I think philosophy is very similar.
When I posted my article about the importance of shrimp welfare, lots of people triumphantly declared that they simply didn’t care about shrimp. They seemed to think that simply reiterating that you don’t value X ends a moral debate about whether to value X. This is a bit like thinking that repeating “I like Trump,” is a convincing response to an argument against Trump. They couldn’t seem to conceive of what it would be to argue that one should value X even if they don’t actually.
I suspect one reason so many people think that ethics is subjective is that they think that it’s beyond rational thought in this important sense. While arguments and analysis can help elucidate politics, math, and other domains that there are truths about, people think that ethics is beyond persuasion. It involves both sides simply declaring their views, and that’s the end of it. I can recall myself making this error when in 7th grade I declared to my Bar Mitzvah tutor (who was also randomly quite libertarian, and with whom I often had extended political discussion rather than practicing for my Bar Mitzvah—ah, those were the days) that I found abortion debates tedious, because the debate simply came down to my thinking fetuses don’t matter and them thinking fetuses do.

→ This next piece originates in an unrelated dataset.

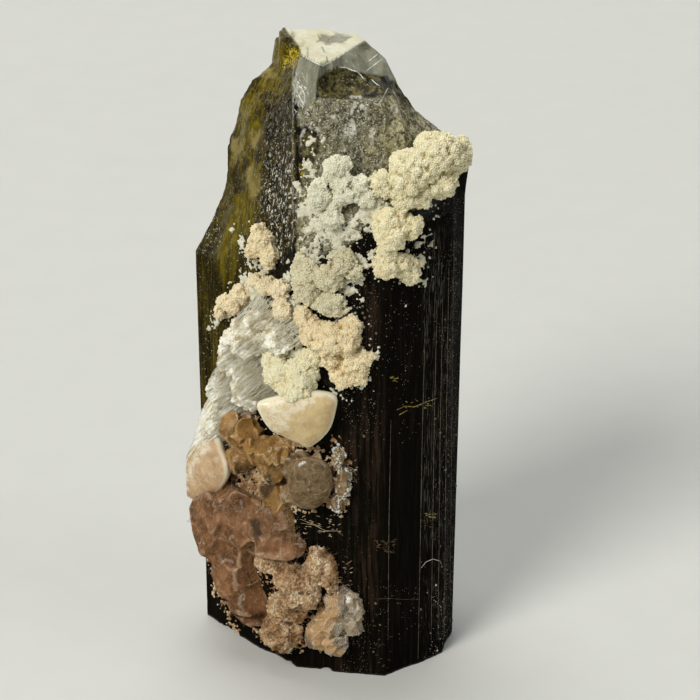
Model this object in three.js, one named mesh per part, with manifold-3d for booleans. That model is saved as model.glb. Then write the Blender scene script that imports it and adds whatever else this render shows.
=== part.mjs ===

Now, anyone with a basic familiarity with the contours of the abortion debate knows that this isn’t so. When philosophers argue about abortion, they give arguments for thinking that the fetus is or isn’t a person. Philosophers, by the way, easily run circles around everyone else when discussing abortion, though often non-philosophers are too confused to recognize that they’re getting trounced when they disagree with philosophers.
The overwhelming majority of people think that meat eating is permissible on the grounds that what one eats is a personal choice. Yet one can only sustain this assumption if they think that there can’t be arguments for the wrongness of eating certain things (namely, the corpses of animals who were tortured for months and then killed).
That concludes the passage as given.